There is increasing scientific evidence that shows that empathy-based dialogues are the way to go if you want to have a chance to change adults’ minds. According to this research, the best way to foster “debiasing” is to first listen empathetically to skeptics so they feel heard, and after that, raise experiences and facts that invite them to a broader and more nuanced perspective.

As one journalist titled his review of this research: “Research says there are ways to reduce racial bias. Calling people racist is not one of them.”

But you don’t have to simply take this on faith.  Ask yourself these questions:

  1. Have you ever observed situations where someone’s views were hardened after they experienced a private lecture from someone who thought they knew “the truth”?
  2. Have you ever observed situations where someone’s views were authentically changed for the better after they experienced a private lecture from someone who thought they knew “the truth”?
  3. Have ever been times when you someone listened to you empathetically (not necessarily about race) and this experience helped expand your view of a situation?
  4. Have been times when you listened to someone closely and empathetically (not necessarily about race) and this experience helped someone else expand their view of a situation?

If anti-racism allies are going to change any minds, empathetic listening will likely be important.

But, the anti-racism movement should not expect POCs to empathetically listen to white racism skeptics.

White people are in a much better position to execute listening-based strategy with people who are skeptical about whether racism is real.
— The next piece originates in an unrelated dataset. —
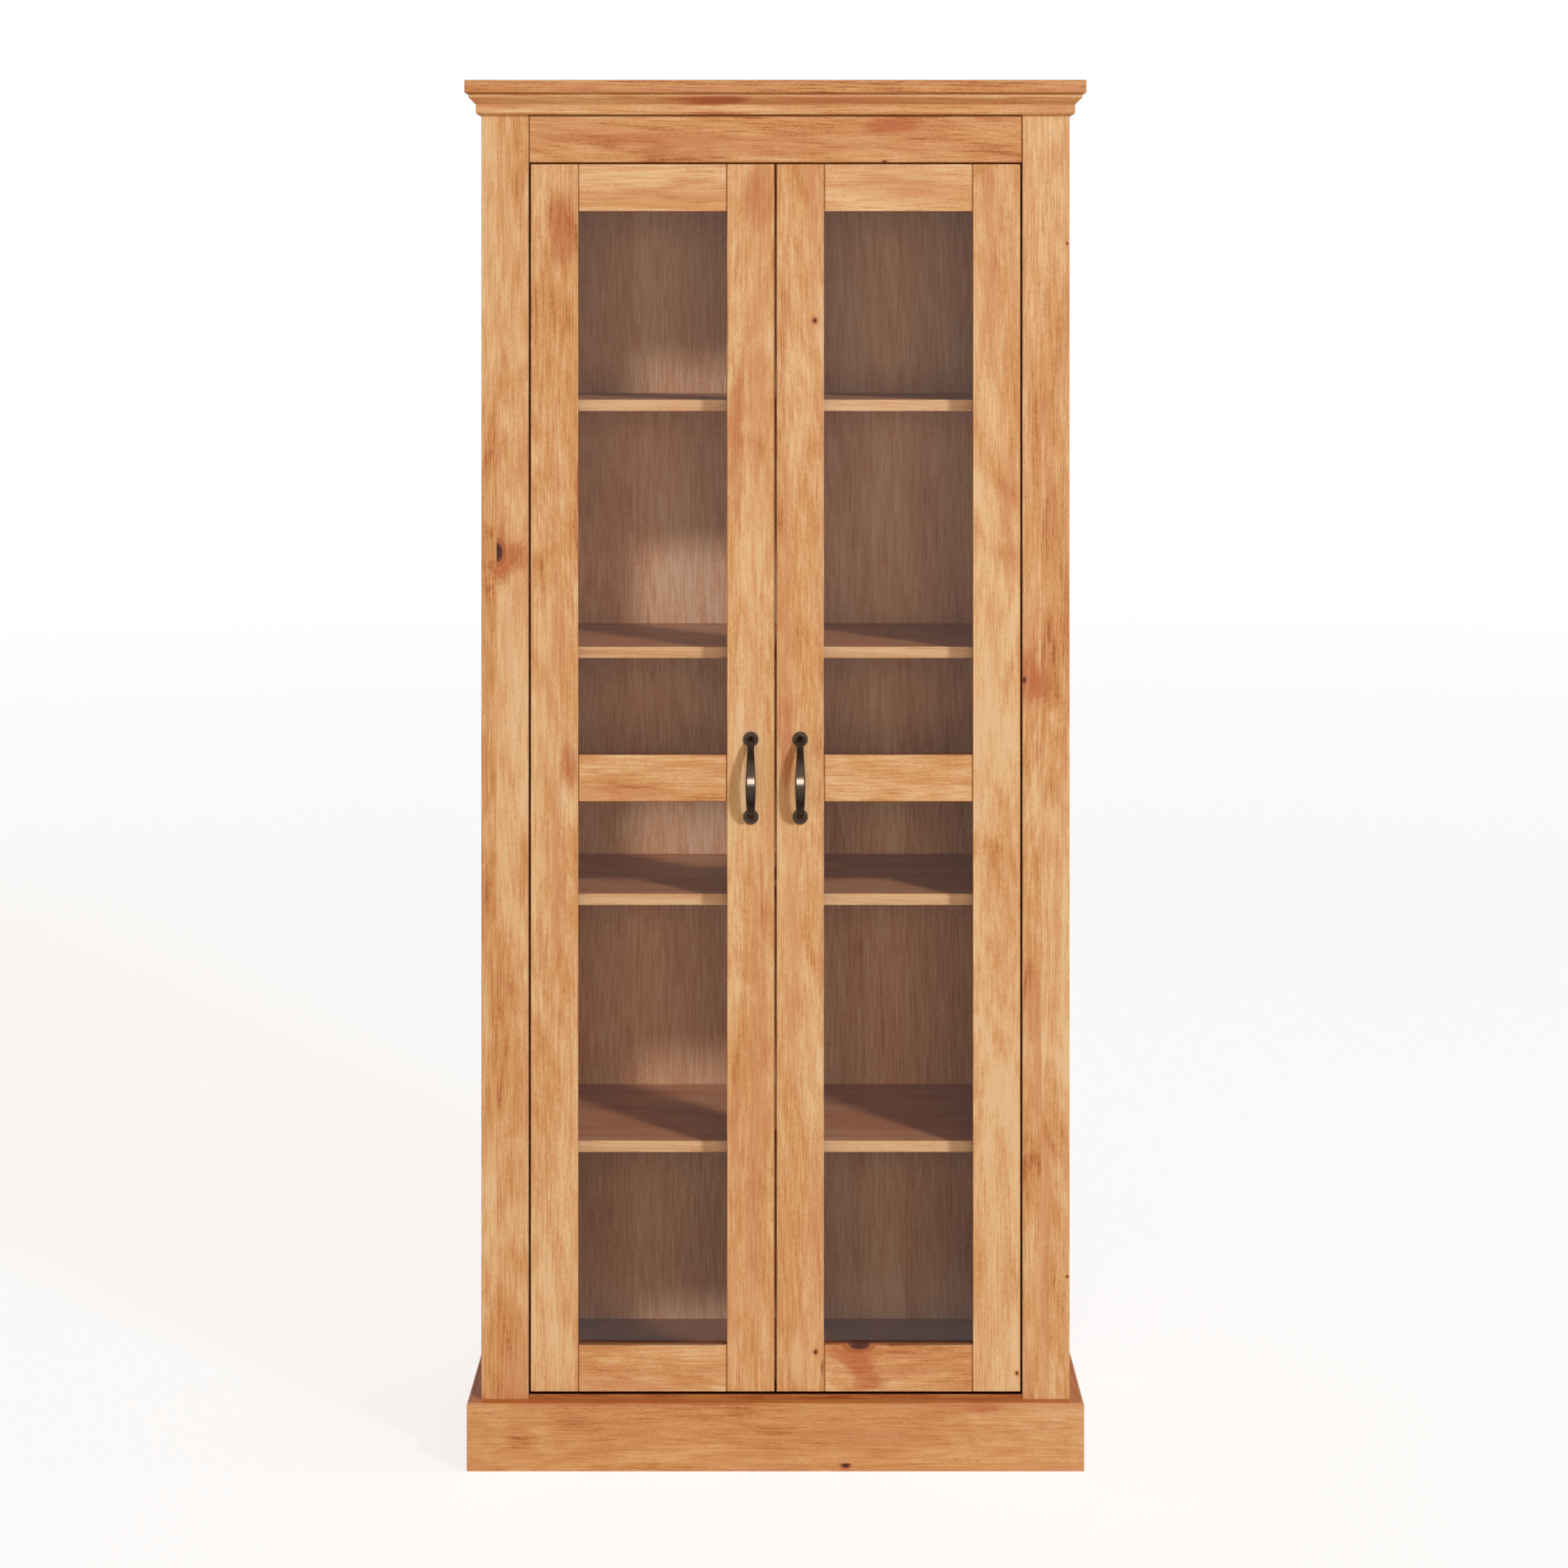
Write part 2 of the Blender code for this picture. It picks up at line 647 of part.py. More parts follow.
def make_cup(name, side, height, pivot, stile):
    """The cup in the door, with the plate that is screwed to the back of the stile."""
    x = side * CUP_X
    radius = CUP_DIAMETER / 2
    front = DOOR_THICKNESS - CUP_DEPTH
    length = CUP_BACK - front
    where = Vector((x, behind_face(front + length / 2), height))
    cup = add_part(name, drum_mesh(name, radius, length), where, STEEL, pivot)
    plate = box_cutter(
        f"{name}_plate",
        (x - CUP_PLATE_WIDTH / 2, x + CUP_PLATE_WIDTH / 2),
        (DOOR_THICKNESS + GAP, CUP_BACK),
        (height - CUP_PLATE_LENGTH / 2, height + CUP_PLATE_LENGTH / 2),
        pivot,
    )
    combine(cup, plate, "UNION")
    hollow_length = CUP_DEPTH - CUP_WALL + CUT_MARGIN
    hollow_y = behind_face(front + CUP_WALL + hollow_length / 2)
    hollow = add_cutter(
        f"{name}_hollow",
        drum_mesh(f"{name}_hollow", radius - CUP_WALL, hollow_length),
        Vector((x, hollow_y, height)),
        pivot,
    )
    combine(cup, hollow, "DIFFERENCE")
    seat_length = CUP_DEPTH + GAP + CUT_MARGIN
    seat_y = behind_face(front - GAP + seat_length / 2)
    seat = add_cutter(
        f"{name}_seat",
        drum_mesh(f"{name}_seat", radius + GAP, seat_length),
        Vector((x, seat_y, height)),
        pivot,
    )
    combine(stile, seat, "DIFFERENCE")


def make_arm(name, side, height):
    """The arm on its plate, seated on the hinge post. Its nose spans the cup from the rim to its middle."""
    front = CUP_BACK + GAP
    back = BEHIND_FRAME + HINGE_POST_DEPTH - ARM_BACK_SPACE
    root = GAP + ARM_PLATE_THICKNESS / 2
    crank = front + ARM_NOSE + ARM_CRANK_LENGTH
    cup_rim = DOOR_SIDE_GAP + CUP_EDGE_DISTANCE
    cup_middle = cup_rim + CUP_DIAMETER / 2
    # Distances inward from the post, then depths behind the face
    outline = [
        (root, back),
        (root, crank),
        (cup_rim, front),
        (cup_middle, front),
        (cup_middle, front + ARM_NOSE),
        (root + ARM_HEIGHT, crank),
        (root + ARM_HEIGHT, back),
    ]
    points = [(side * (STILE_INNER - inward), behind_face(depth)) for inward, depth in outline]
    mesh = extruded_mesh(name, points, ARM_WIDTH)
    arm = add_part(name, mesh, (0, 0, height), STEEL)
    plate = box_cutter(
        f"{name}_plate",
        across(side, STILE_INNER - GAP - ARM_PLATE_THICKNESS, STILE_INNER - GAP),
        (back - ARM_PLATE_DEPTH, back + GAP),
        (height - ARM_PLATE_LENGTH / 2, height + ARM_PLATE_LENGTH / 2),
    )
    combine(arm, plate, "UNION")


remove_objects()
PARTS = new_collection("display_cabinet")
CUTTERS = new_collection("cutters")
make_crown()
make_face_frame()
make_carcass()
make_plinth()
make_shelves()
for door, door_side in SIDES.items():
    make_door(door, door_side)
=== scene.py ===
import math

import bmesh
import bpy
from mathutils import Matrix, Vector


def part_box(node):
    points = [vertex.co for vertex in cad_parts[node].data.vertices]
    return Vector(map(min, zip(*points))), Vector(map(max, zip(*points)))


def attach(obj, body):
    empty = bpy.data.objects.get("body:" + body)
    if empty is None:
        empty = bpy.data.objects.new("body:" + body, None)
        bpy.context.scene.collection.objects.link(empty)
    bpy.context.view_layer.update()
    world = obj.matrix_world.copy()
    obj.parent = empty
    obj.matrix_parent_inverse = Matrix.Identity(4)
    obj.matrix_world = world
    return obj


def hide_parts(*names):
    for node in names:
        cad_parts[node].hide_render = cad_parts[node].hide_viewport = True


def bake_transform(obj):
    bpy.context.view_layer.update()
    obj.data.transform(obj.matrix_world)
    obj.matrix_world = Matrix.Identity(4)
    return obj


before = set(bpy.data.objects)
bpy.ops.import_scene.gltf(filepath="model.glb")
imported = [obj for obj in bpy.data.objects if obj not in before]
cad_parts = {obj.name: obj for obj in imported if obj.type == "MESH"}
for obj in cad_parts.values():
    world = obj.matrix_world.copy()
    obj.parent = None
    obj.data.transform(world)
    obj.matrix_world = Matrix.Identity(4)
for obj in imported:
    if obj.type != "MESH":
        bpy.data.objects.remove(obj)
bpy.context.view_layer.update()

# Planes, gaps and joints read from the frame: the left half mirrors the right half
FACE_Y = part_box("stile_left")[0].y
DOOR_BACK_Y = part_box("door_left_meeting_stile")[1].y
STILE_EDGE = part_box("stile_right")[0].x
DOOR_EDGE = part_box("door_right_hinge_stile")[1].x
MEETING_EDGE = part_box("door_right_meeting_stile")[0].x
RAIL_ENDS = (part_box("door_right_meeting_stile")[1].x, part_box("door_right_hinge_stile")[0].x)
CROWN_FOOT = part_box("crown_front")[0].z
HEADER_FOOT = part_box("header_rail")[0].z

# Camera: the photograph's horizon lies above the middle of its frame
PHOTO_SIDE = 1932
HORIZON_PIXEL = 370.0
FOCAL_PIXELS = 3815.0
SENSOR_WIDTH = 36.0
CAMERA_DISTANCE = 4.0
CAMERA_HEIGHT = 1.5065
CAMERA_X = 0.011
CAMERA_REACH = 200.0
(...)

On a daily basis, POCs must endure the indirect expression of white skepticism that racism really matters, and they must do so as they are they are experiencing overt and subtle racism in many parts of their lives. Some people of color might want to choose to have conversations where white people’s racial skepticism is consciously expressed. But it would not be fair to expect people of color to endure this.

Engaging white folks who are skeptical of racism so they can examine and potentially revisit their views should be the a primary task of white allies and not a key task for people of color. But the allies must be smart about how to do this.